Dear Madam/Sir
Further to our electronic newsflash from 16. September 2009 we would like to highlight again changes to the customs act affecting valuation of containerized goods.
Customs valuation by definition is the process where customs authorities assign a monetary value to a product or service for the purposes of the calculations of Vat and Duties on goods being imported.
South African Revenue Services (SARS) Valuation: Legislative Interpretation division have advised as follows (please remember that Section 66 of the Customs and Excise Act (the Act) refers to the “Transaction Value: and Section 67 of the Act to “Adjustments to Price Actually Paid or Payable”):
“The changes to Sections 66 (11) (a), 67 (1) (e) and 67 (4) (a) of the Customs Act, which were promulgated and published in the Government Gazette 31781 date 8 January 2009, have come into operation.
The amendment removes the words “in a container as defined in section 1 (2)” and “are packed in a container as defined in section 1 (2)”, "if not so packed in a container” from the current wording of Sections 66 (11) (a); 67 (1) (e) and 67 (4) (a) of the said Act.The effect of this amendment is that the place where the goods were packed into a container in a foreign country, for export to the Republic, will no longer be regarded as the port or place of export and the full cost of transporting the goods from an exporter’s premises to the port or place where they are to be loaded on board a ship or any vehicle (e.g. inland freight charges) will be dutiable, thereby bringing it into line with break bulk cargo.
Services and costs for packing, handling, inland freight and the like will thus be deemed dutiable as it was incurred prior to the cargo being loaded onto the vessel.

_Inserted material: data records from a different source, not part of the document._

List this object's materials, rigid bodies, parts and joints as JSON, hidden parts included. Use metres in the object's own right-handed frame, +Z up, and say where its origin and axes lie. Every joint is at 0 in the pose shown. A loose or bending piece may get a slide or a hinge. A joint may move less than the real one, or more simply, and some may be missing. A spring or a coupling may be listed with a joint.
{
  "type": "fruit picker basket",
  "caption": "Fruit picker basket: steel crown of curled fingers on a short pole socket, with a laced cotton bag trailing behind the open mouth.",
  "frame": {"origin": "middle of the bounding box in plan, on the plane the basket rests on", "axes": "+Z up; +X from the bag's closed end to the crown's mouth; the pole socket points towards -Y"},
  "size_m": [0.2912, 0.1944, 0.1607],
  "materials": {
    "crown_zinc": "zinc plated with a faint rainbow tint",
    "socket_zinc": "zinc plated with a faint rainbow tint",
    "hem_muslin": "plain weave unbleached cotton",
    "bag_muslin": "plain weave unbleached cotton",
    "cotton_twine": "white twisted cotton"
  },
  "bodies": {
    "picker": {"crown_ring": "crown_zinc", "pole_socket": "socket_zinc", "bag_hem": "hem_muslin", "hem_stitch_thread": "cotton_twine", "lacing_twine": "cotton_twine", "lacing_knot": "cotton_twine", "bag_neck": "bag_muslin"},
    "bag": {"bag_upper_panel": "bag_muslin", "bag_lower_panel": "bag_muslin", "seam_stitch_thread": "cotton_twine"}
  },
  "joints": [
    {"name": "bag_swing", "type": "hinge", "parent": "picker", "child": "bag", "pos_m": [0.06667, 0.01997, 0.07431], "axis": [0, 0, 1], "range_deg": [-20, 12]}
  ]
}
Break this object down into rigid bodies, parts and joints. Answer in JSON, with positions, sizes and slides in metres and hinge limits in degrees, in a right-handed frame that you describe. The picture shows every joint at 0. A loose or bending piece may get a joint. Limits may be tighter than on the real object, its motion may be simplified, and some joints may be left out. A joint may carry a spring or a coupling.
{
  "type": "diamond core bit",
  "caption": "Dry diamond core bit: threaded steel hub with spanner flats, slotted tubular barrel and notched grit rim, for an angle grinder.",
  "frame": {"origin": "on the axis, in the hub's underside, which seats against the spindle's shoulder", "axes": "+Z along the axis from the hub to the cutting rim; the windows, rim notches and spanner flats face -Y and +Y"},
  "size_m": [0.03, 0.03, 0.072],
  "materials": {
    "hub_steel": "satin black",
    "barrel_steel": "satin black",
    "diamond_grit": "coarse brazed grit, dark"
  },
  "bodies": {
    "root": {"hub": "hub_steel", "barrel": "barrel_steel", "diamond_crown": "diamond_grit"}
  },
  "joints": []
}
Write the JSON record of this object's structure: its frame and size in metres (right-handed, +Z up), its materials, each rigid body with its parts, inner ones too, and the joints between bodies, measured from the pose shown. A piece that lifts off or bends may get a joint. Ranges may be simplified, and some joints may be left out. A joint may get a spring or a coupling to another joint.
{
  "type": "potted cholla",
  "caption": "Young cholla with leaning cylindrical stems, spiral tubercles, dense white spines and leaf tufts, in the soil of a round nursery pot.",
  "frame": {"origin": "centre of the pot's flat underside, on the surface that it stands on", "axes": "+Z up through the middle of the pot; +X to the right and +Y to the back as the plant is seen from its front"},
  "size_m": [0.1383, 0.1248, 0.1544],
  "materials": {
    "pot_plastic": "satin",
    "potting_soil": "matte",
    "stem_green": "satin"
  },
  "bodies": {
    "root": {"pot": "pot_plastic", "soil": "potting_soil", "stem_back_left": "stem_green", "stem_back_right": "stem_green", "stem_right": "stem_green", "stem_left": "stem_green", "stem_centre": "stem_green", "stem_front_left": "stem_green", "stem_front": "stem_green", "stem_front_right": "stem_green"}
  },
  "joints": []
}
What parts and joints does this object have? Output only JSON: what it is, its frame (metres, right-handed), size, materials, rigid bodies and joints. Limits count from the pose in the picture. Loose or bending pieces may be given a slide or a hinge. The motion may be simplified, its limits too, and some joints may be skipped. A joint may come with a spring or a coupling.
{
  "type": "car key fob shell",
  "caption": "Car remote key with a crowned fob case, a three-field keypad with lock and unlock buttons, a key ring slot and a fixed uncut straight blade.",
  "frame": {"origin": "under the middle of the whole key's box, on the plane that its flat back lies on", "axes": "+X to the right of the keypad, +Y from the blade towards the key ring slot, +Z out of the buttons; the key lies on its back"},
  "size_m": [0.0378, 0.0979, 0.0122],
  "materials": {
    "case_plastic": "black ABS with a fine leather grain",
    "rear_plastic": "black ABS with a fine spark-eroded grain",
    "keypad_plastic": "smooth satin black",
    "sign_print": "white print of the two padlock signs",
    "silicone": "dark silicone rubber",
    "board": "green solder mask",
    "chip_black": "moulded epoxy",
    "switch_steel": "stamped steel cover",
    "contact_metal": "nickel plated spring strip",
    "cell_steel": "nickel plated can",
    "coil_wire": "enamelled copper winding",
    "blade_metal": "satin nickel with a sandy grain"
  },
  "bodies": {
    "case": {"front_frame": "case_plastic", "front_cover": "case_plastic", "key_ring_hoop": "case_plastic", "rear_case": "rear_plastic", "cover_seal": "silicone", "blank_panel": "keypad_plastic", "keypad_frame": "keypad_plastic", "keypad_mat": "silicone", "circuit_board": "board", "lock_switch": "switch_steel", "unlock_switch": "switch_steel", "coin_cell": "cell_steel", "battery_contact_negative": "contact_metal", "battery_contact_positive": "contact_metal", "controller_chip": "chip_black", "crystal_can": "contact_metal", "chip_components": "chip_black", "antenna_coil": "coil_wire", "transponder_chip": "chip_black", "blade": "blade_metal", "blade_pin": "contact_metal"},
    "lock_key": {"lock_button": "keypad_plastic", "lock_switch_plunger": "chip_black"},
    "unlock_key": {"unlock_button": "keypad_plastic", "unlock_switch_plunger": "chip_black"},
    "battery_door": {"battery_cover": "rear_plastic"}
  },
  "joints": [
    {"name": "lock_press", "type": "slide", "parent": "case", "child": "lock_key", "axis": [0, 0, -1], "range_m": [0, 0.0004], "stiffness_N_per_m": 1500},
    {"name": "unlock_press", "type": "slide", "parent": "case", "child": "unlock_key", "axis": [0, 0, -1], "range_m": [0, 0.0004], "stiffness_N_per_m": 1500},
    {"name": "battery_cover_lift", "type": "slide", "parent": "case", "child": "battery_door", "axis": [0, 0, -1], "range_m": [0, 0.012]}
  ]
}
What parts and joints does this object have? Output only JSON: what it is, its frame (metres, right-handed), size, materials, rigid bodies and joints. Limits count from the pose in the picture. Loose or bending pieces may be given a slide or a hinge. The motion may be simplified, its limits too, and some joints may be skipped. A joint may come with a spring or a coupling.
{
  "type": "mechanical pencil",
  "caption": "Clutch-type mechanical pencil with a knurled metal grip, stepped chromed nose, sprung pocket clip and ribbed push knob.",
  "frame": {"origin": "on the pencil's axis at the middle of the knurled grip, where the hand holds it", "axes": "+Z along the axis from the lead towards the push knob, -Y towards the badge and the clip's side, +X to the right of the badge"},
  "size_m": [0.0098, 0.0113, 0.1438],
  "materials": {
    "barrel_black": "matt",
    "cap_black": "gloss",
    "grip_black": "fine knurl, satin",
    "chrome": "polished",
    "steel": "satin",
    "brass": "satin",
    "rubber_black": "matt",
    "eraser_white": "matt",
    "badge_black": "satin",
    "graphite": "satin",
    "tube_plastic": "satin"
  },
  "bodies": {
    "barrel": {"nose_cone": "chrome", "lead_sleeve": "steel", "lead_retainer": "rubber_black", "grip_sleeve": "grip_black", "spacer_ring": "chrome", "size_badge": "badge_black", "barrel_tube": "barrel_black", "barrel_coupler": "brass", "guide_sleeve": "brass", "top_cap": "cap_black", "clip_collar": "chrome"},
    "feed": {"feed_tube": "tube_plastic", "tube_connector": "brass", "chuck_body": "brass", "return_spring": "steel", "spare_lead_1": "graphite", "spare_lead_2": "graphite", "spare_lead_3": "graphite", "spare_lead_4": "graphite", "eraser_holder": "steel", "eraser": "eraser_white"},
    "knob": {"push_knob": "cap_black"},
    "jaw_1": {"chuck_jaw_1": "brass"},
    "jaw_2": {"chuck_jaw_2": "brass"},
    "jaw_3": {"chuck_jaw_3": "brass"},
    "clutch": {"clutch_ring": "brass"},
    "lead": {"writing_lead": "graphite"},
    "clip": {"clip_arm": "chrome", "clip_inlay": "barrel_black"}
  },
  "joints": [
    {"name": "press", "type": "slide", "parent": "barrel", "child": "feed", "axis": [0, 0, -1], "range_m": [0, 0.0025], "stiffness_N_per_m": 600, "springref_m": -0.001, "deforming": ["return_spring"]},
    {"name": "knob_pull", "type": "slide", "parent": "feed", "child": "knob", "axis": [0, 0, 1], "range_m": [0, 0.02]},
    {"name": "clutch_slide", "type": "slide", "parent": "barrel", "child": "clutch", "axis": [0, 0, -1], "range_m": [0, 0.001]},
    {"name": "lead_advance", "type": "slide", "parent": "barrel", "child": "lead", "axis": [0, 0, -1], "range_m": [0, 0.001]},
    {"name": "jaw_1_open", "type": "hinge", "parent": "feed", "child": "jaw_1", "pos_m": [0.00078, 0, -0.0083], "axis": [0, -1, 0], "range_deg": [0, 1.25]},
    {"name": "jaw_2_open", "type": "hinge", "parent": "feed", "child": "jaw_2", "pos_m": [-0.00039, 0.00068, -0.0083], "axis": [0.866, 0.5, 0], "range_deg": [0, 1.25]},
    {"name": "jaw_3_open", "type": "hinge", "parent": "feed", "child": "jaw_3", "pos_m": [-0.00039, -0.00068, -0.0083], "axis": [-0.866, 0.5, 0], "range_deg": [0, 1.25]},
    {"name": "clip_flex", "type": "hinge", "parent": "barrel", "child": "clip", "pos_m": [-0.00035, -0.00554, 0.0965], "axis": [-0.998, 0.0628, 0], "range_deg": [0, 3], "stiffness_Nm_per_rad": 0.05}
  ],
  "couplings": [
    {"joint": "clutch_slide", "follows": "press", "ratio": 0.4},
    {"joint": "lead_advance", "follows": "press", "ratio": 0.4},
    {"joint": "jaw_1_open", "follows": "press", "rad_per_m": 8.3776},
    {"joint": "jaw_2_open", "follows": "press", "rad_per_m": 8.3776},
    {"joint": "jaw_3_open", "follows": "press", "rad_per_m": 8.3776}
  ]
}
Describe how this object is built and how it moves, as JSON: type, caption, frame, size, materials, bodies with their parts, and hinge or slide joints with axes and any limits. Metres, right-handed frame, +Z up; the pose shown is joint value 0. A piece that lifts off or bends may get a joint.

Charges for insurance and international freight are still excluded as such and under the C- and D inco terms such as CIF, CFR, CPT, DDU, DDP may still be deducted from the value for Customs purposes provided that they are separately specified on the commercial invoice.
It would be advisable to request your suppliers to show all charges incurred separately on the invoice to enable one to tell the actual EXW/FCA/FOB/CFR etc value accurately for customs purposes.
Deductions and additions made without the necessary substantiating documentation may be viewed by customs as fraudulent declarations and penalties will be issued accordingly.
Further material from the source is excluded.